Moravian Academy  is a preschool through 12th-grade co-educational college preparatory school that predominantly serves students from the Lehigh Valley region of eastern Pennsylvania. Moravian Academy descended from the first school for girls in the Thirteen Colonies, established by Benigna Zinzendorf, a 16-year-old Countess. Moravian Academy is the ninth oldest independent school in the nation.

History
The original school was established in Bethlehem, Pennsylvania in 1742. In 1929, The Swain School, a preschool through 8th-grade secular co-educational independent school, was founded by D. Esther Swain. Later, in 1971, Moravian Seminary for Girls merged with Moravian Preparatory School to form Moravian Academy. In August 2020, Moravian Academy and the Swain School merged, creating a new school still operating under the name Moravian Academy.

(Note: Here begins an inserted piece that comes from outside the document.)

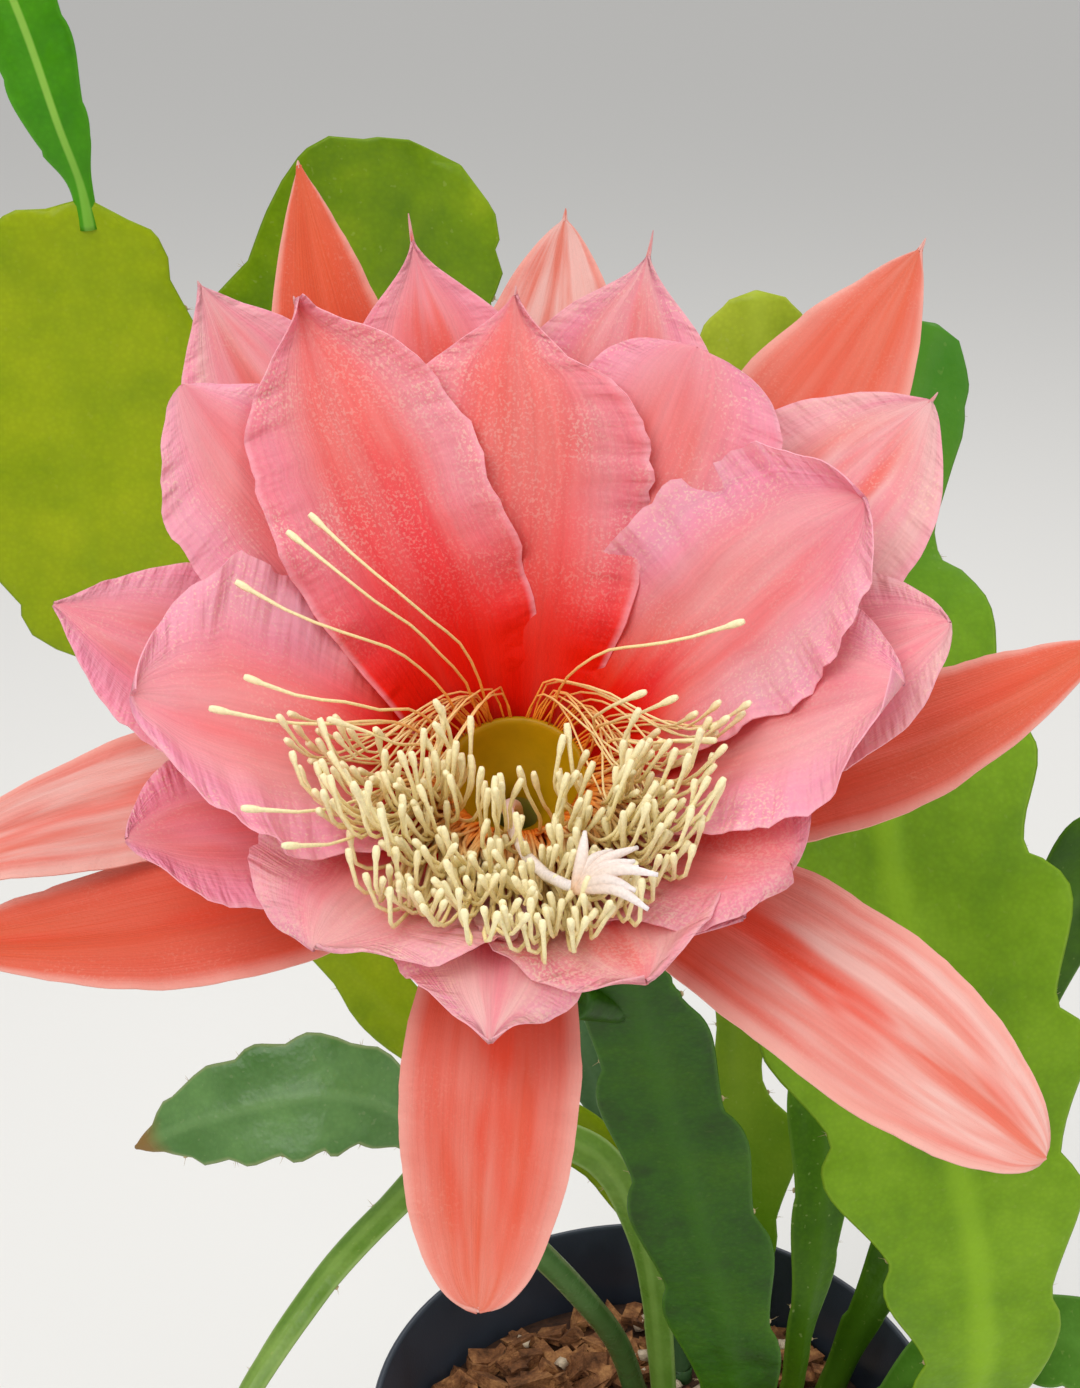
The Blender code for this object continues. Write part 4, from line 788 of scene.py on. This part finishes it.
stemLook = {
    "base": "#6f9a12", "dark": "#5f8a0e", "light": "#7faa1c", "mottle": 0.06, "rib": "#9cc83c", "ribWide": 4.0,
    "ribShare": 0.4, "edge": "#8fae2c", "edgeShare": 0.5, "foot": "#4c6a12", "footTo": 0.35, "footShare": 0.5,
    "flecks": 0.15, "fleck": "#b8c070", "roughness": 0.40, "through": 0.10, "tip": "#8a6434", "tipFrom": 0.96,
    "tipShare": 0.0,
}
stems = {
    "stem_bearing": dict(
        root=(18, -22), path=[(17, -31, 147, 6), (15, -41, 182, 10), (6, -52, 230, 14), (-5, -66, 279, 13.5),
                              (-12, -79, 310, 11), (-15, -86, 328, 7.5)],
        facing=(-95, 15), lobes=5, notch=0.20, start=0.14, tip=(16, 2.0), stalk=4.2,
        look=dict(base="#2c5a00", dark="#223f00", light="#3a6600", rib="#3a6c06", edge="#44740a", foot="#244604",
                  fleck="#7f9c50", flecks=0.08, mottle=0.12)),
    "stem_right": dict(
        root=(40, -12), path=[(50, -23, 134, 5), (62, -36, 160, 11), (69, -44, 188, 15), (66, -46, 217, 21),
                              (59, -45, 247, 28), (49, -40, 285, 35), (42, -28, 316, 34), (40, -6, 345, 31),
                              (40, 14, 368, 20), (47, 25, 383, 13), (50, 31, 395, 16), (56, 36, 409, 11)],
        facing=(-86, 8), lobes=8, notch=0.20, start=0.16, tip=(14, 2.8), stalk=5,
        look=dict(base="#76a00e", dark="#68920e", light="#84ae1c", rib="#98c424", ribWide=5.0, ribShare=0.55,
                  edge="#8cb028", foot="#6a9a10", flecks=0.08, tip="#2f7418", tipFrom=0.7, tipShare=0.85)),
    "stem_left": dict(
        root=(19, 10), path=[(17, 11, 130, 4), (9, 15, 160, 5.5), (-1, 20, 181, 7), (-16, 25, 197, 8),
                             (-39, 29, 213, 9), (-64, 30, 235, 9.5), (-87, 25, 271, 8), (-107, 15, 314, 7),
                             (-117, 10, 342, 9), (-122, 8, 357, 21), (-125, 6, 376, 29), (-125, 5, 400, 30),
                             (-122, 3, 420, 27), (-118, 0, 443, 17)],
        facing=(-84, 8), lobes=8, notch=0.20, start=0.12, tip=(20, 2.8), stalk=4.6,
        look=dict(base="#9cb006", dark="#8ca404", light="#aaba0c", rib="#a0b410", ribShare=0.15, edge="#86a00a",
                  foot="#5f7c08", footTo=0.6, fleck="#b4b848", flecks=0.15, through=0.25)),
    "stem_back": dict(
        root=(24, 46), path=[(23, 49, 132, 6), (20, 53, 152, 8), (10, 60, 190, 11), (-8, 66, 222, 12),
                             (-32, 69, 262, 14), (-58, 66, 312, 21), (-75, 61, 358, 31), (-78, 57, 382, 33),
                             (-74, 55, 400, 33), (-66, 52, 416, 32), (-56, 48.5, 430, 27), (-47, 46, 441, 18)],
        facing=(-88, 6), lobes=7, notch=0.19, start=0.14, tip=(16, 2.4), stalk=4.6,
        look=dict(base="#6f9004", dark="#5e8006", light="#86a00c", rib="#7e9a14", ribShare=0.2, edge="#7c9a10",
                  foot="#3c5a08", footTo=0.7)),
    "stem_back_right": dict(
        root=(21, 30), path=[(21, 31, 145, 8), (21, 30, 175, 14), (21, 31, 200, 16), (21, 34, 214, 7),
                             (21, 37, 235, 8), (22, 45, 290, 11), (22, 50, 345, 14), (20, 51, 385, 15),
                             (18, 50, 413, 12)],
        facing=(-92, 4), lobes=7, notch=0.19, start=0.12, tip=(12, 2.6), stalk=4.2,
        look=dict(base="#a2b228", dark="#92a420", light="#b2c034", rib="#b4c43c", edge="#b0bc3c", foot="#4c8410",
                  footTo=0.8, footShare=0.9, through=0.2)),
    "stem_slim": dict(
        root=(33, 6), path=[(34, 1, 135, 3.4), (35, -6, 168, 4.4), (37, -4, 192, 7), (38, 2, 215, 9),
                            (35, 10, 243, 8), (33, 16, 262, 5)],
        facing=(-70, 6), lobes=4, notch=0.14, start=0.2, tip=(12, 1.7), stalk=3.4,
        look=dict(base="#48740c", dark="#38620a", light="#588414", rib="#5c8a18", edge="#6c9228", fleck="#a4b86c",
                  mottle=0.12, flecks=0.5)),
    "stem_leaf": dict(
        root=(-4, 26), path=[(-10, 17, 142, 3.6), (-21, 2, 172, 3.5), (-36, -14, 205, 3.4), (-50, -25, 234, 3.8),
                             (-62, -30, 250, 9), (-75, -31, 255, 13.5), (-92, -31, 252, 13), (-108, -30, 246, 9),
                             (-120, -30, 240, 4.5)],
        facing=(-96, 34), lobes=8, notch=0.14, start=0.58, tip=(16, 1.5), stalk=3.4,
        look=dict(base="#587e44", dark="#4c7438", light="#648c4c", rib="#74985c", ribWide=2.0, edge="#9aa070",
                  foot="#47702c", fleck="#a0a880", roughness=0.26, tipShare=0.9)),
    "stem_arching": dict(
        root=(3, -2), path=[(1, 1, 150, 3.8), (-4, 4, 186, 4.2), (-15, 6, 209, 4.6), (-34, 6, 217, 4.8),
                            (-50, 0, 217, 4.6), (-63, -10, 210, 4.2), (-78, -25, 201, 3.8), (-94, -43, 186, 3.2),
                            (-103, -53, 173, 2.4)],
        facing=(-120, 46), lobes=4, notch=0.08, start=0.2, tip=(14, 1.5), stalk=3.6,
        look=dict(base="#688c34", dark="#5a8028", light="#7c9c44", rib="#8cac54", ribWide=1.5, edge="#a4bc74",
                  foot="#4c7820", roughness=0.3)),
    "stem_edge": dict(
        root=(48, 24), path=[(56, 26, 142, 6), (67, 28, 172, 9), (81, 31, 210, 11), (95, 34, 252, 12),
                             (104, 32, 280, 12), (109, 28, 298, 8)],
        facing=(-82, 6), lobes=4, notch=0.16, start=0.14, tip=(14, 2.4), stalk=4.2,
        look=dict(base="#3e6604", dark="#325806", light="#4c760a", rib="#54801c", edge="#5c8420", foot="#345408")),
    "stem_low": dict(
        root=(53, 3), path=[(61, 1, 141, 4.2), (74, -4, 160, 8), (88, -10, 169, 11), (102, -19, 172, 12),
                            (117, -28, 170, 9), (129, -34, 165, 4)],
        facing=(-80, 40), lobes=4, notch=0.16, start=0.2, tip=(14, 1.7), stalk=3.8,
        look=dict(base="#4f8420", dark="#42761c", light="#5c902c", rib="#689c38", edge="#74a048", foot="#3c6c18")),
    "stem_grey": dict(
        root=(9, 35), path=[(5, 38, 132, 3.8), (1.5, 42, 148, 4.4), (-1.5, 45, 166, 3.8), (-9, 48, 190, 7),
                            (-17, 50, 208, 8), (-24, 51, 224, 5)],
        facing=(-92, 4), lobes=4, notch=0.14, start=0.3, tip=(12, 1.8), stalk=3.4,
        look=dict(base="#4c7044", dark="#40643a", light="#5c8054", rib="#6c8c64", edge="#7c9870", foot="#3c5c34")),
}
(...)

The school has more than 900 students and 200 employees from across the region located on three campuses:
Downtown Campus: (preschool - 8th grade), situated along the national historic site in the heart of Bethlehem.
Swain Campus: (preschool - 8th grade), a 22-acre contemporary campus in the west end of Allentown, Pennsylvania.
Merle-Smith Campus: (grades 9- 12),  situated on a 120 acres green expanse in Bethlehem.

Beginning School 
The Beginning School consists of preschool - kindergarten classes on the Downtown and Swain Campuses.  Students in the Beginning School learn through responsive classroom techniques, experiential learning, and learning though play.

Lower School 
The Lower School consists of students in grades 1 - 5 on the Downtown and Swain Campuses. The Lower School focuses on foundations skills, field trips, interdisciplinary project-based learning. Curriculum is built to inspire curiosity, critical thinking, creativity, and perseverance.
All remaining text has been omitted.